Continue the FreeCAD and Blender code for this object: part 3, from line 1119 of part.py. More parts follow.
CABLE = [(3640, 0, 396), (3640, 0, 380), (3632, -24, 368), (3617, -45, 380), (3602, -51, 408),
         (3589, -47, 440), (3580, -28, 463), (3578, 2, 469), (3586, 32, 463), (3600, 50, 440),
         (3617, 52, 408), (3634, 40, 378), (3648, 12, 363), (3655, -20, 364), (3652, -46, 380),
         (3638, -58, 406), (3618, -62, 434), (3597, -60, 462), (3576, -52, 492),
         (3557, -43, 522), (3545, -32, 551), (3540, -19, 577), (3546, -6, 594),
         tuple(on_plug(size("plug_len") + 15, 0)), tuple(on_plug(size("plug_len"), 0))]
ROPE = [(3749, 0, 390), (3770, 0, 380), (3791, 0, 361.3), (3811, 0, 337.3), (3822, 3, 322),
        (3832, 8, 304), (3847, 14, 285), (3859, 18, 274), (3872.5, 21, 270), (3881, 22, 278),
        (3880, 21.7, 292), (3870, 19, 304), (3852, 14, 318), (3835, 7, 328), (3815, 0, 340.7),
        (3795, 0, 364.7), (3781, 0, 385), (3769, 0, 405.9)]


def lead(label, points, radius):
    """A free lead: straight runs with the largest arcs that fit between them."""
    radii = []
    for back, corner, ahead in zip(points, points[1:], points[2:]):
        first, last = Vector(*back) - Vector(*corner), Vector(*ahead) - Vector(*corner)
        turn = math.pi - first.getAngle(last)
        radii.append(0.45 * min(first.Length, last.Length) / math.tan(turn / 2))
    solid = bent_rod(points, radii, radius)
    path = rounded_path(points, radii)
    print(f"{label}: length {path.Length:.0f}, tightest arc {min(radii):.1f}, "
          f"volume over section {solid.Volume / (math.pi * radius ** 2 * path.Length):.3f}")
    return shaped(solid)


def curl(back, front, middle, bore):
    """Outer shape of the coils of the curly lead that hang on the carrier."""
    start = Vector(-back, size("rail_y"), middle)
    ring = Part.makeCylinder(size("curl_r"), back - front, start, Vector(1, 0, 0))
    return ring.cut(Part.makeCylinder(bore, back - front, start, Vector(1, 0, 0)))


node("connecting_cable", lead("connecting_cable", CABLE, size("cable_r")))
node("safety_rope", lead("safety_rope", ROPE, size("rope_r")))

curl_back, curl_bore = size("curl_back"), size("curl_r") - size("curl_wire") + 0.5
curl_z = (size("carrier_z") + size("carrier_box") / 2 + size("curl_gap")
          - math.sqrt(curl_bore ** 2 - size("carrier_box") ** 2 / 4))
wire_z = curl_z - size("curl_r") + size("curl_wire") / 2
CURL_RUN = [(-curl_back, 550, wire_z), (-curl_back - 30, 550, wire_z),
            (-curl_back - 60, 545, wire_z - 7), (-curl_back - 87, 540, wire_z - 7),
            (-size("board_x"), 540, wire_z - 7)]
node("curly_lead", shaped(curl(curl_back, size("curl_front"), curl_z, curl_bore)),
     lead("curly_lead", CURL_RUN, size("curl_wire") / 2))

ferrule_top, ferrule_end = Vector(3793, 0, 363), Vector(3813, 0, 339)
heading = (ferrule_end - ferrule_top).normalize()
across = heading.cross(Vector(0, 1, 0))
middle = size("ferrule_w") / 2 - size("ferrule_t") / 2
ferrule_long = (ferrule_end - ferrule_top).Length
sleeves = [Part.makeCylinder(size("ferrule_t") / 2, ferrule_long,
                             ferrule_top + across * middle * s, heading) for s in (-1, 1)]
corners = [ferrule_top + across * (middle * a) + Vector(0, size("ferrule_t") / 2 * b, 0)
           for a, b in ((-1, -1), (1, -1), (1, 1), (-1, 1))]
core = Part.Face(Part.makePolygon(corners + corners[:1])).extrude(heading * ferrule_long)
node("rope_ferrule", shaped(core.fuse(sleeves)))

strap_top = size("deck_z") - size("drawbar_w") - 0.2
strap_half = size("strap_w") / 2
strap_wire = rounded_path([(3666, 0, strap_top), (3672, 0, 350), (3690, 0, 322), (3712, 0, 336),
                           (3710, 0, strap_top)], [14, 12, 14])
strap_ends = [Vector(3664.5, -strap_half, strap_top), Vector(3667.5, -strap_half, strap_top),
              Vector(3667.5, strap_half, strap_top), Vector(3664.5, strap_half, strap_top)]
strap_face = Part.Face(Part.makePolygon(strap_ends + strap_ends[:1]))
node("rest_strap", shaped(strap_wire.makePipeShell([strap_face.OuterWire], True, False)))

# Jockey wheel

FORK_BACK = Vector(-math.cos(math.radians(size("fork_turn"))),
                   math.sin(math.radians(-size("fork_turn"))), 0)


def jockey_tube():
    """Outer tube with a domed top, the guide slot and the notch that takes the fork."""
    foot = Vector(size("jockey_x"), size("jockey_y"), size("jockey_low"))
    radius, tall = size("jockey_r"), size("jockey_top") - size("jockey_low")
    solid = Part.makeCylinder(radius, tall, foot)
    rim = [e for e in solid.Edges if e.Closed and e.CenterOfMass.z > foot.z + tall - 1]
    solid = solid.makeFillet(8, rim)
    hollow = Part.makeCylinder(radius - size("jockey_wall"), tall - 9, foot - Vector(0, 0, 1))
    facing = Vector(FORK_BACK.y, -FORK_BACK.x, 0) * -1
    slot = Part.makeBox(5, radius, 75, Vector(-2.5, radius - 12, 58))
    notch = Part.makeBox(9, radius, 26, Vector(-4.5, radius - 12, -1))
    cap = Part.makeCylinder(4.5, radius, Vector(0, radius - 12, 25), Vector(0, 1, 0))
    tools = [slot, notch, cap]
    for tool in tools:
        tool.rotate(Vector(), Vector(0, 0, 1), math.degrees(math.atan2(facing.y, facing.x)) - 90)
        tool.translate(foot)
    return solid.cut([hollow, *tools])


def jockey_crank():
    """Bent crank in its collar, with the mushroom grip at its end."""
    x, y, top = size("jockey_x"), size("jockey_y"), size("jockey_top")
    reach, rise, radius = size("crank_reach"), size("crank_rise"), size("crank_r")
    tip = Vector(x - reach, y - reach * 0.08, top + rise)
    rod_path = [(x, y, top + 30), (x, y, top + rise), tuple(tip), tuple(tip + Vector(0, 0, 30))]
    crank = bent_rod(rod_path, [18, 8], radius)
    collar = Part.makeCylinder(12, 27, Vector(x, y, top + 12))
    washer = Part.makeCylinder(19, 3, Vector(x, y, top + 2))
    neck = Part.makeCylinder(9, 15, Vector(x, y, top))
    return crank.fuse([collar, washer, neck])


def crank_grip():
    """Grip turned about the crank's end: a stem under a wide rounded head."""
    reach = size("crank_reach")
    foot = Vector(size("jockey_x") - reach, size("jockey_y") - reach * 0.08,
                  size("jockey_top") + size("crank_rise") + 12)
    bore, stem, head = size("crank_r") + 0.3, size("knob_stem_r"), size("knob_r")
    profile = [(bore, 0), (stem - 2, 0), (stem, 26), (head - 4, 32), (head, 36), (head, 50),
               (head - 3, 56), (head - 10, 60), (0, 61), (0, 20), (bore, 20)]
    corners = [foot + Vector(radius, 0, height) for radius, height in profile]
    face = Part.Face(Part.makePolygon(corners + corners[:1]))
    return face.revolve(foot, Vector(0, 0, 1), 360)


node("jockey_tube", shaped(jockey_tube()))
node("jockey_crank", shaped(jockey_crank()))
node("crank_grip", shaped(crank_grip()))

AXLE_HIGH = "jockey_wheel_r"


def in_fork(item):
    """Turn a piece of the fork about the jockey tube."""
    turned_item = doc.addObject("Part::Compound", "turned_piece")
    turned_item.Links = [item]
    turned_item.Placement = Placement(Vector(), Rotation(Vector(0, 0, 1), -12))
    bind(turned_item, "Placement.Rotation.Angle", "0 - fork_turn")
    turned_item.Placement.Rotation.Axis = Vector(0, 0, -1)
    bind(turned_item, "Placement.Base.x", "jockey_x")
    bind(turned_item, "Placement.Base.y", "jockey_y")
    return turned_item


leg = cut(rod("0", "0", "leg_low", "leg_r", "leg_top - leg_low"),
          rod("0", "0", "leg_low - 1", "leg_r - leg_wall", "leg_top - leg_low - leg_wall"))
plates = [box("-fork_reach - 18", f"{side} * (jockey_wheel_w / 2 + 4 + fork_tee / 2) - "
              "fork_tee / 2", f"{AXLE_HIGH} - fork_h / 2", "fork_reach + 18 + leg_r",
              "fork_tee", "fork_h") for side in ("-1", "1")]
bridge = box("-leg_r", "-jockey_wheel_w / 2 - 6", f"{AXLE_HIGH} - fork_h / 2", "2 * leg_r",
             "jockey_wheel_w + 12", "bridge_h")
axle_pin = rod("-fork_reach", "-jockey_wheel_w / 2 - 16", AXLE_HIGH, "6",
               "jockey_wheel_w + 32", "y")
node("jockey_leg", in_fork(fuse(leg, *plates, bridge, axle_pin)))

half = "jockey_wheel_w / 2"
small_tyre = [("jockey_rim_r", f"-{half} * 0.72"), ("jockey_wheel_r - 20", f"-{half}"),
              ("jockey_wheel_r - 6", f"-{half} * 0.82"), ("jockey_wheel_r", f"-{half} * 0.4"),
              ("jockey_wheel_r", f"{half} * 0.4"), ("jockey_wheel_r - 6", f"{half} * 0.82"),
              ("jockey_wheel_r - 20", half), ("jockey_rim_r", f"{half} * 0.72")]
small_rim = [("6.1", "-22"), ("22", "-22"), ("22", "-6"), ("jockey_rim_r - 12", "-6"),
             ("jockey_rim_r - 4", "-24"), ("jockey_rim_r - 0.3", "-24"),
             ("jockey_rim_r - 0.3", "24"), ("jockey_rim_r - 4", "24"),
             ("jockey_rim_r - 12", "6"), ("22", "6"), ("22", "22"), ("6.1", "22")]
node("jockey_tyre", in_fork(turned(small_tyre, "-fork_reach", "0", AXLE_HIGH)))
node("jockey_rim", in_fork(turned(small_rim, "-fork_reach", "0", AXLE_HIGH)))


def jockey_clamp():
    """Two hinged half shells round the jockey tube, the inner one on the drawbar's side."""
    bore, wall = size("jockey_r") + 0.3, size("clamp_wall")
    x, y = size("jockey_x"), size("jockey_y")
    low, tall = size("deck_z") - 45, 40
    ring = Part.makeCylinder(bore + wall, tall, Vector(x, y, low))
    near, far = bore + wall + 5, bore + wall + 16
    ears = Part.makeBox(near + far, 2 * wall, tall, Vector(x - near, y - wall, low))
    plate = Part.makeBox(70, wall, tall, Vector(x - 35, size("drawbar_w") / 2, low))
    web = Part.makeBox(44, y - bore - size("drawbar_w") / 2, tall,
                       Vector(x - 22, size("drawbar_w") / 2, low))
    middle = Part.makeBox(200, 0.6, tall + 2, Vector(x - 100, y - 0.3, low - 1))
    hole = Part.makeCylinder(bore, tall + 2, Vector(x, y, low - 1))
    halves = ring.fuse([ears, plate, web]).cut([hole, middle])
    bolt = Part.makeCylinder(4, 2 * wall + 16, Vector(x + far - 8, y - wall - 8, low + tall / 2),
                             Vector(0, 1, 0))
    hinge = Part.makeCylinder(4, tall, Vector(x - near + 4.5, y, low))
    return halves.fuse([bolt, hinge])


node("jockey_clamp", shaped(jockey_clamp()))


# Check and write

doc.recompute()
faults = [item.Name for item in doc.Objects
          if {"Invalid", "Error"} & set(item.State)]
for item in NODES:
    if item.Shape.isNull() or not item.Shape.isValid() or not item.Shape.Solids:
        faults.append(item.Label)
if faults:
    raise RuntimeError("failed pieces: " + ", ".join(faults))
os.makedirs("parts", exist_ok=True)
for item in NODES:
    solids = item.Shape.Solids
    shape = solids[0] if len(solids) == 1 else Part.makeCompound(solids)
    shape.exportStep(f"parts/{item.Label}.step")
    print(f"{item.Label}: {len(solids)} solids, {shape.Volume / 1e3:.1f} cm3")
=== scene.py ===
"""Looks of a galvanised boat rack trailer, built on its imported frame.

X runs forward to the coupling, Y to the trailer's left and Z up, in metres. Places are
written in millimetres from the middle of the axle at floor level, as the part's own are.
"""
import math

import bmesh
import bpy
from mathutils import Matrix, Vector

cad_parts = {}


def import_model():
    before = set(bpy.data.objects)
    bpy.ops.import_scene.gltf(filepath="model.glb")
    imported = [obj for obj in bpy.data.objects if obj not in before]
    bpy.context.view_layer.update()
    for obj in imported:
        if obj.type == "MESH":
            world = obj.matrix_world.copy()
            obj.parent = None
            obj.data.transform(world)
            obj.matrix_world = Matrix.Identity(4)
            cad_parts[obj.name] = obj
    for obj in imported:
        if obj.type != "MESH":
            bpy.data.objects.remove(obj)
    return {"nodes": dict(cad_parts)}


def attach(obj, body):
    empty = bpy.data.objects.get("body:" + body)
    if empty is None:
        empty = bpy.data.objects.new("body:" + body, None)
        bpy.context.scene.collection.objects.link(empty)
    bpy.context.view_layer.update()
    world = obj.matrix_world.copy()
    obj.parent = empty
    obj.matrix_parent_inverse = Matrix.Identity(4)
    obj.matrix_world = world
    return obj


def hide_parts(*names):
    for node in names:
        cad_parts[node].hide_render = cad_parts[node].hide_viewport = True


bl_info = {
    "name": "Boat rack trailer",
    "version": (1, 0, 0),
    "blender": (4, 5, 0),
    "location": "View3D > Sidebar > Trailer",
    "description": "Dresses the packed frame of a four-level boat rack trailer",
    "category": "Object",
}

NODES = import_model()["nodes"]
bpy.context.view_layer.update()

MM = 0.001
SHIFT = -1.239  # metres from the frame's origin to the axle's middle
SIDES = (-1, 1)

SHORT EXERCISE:
Reproduce exactly the lines from the line with "doc.recompute()" through the line with "for node in", both end lines included, and only those lines.

COMPLETE OUTPUT:
doc.recompute()
faults = [item.Name for item in doc.Objects
          if {"Invalid", "Error"} & set(item.State)]
for item in NODES:
    if item.Shape.isNull() or not item.Shape.isValid() or not item.Shape.Solids:
        faults.append(item.Label)
if faults:
    raise RuntimeError("failed pieces: " + ", ".join(faults))
os.makedirs("parts", exist_ok=True)
for item in NODES:
    solids = item.Shape.Solids
    shape = solids[0] if len(solids) == 1 else Part.makeCompound(solids)
    shape.exportStep(f"parts/{item.Label}.step")
    print(f"{item.Label}: {len(solids)} solids, {shape.Volume / 1e3:.1f} cm3")
=== scene.py ===
"""Looks of a galvanised boat rack trailer, built on its imported frame.

X runs forward to the coupling, Y to the trailer's left and Z up, in metres. Places are
written in millimetres from the middle of the axle at floor level, as the part's own are.
"""
import math

import bmesh
import bpy
from mathutils import Matrix, Vector

cad_parts = {}


def import_model():
    before = set(bpy.data.objects)
    bpy.ops.import_scene.gltf(filepath="model.glb")
    imported = [obj for obj in bpy.data.objects if obj not in before]
    bpy.context.view_layer.update()
    for obj in imported:
        if obj.type == "MESH":
            world = obj.matrix_world.copy()
            obj.parent = None
            obj.data.transform(world)
            obj.matrix_world = Matrix.Identity(4)
            cad_parts[obj.name] = obj
    for obj in imported:
        if obj.type != "MESH":
            bpy.data.objects.remove(obj)
    return {"nodes": dict(cad_parts)}


def attach(obj, body):
    empty = bpy.data.objects.get("body:" + body)
    if empty is None:
        empty = bpy.data.objects.new("body:" + body, None)
        bpy.context.scene.collection.objects.link(empty)
    bpy.context.view_layer.update()
    world = obj.matrix_world.copy()
    obj.parent = empty
    obj.matrix_parent_inverse = Matrix.Identity(4)
    obj.matrix_world = world
    return obj


def hide_parts(*names):
    for node in names:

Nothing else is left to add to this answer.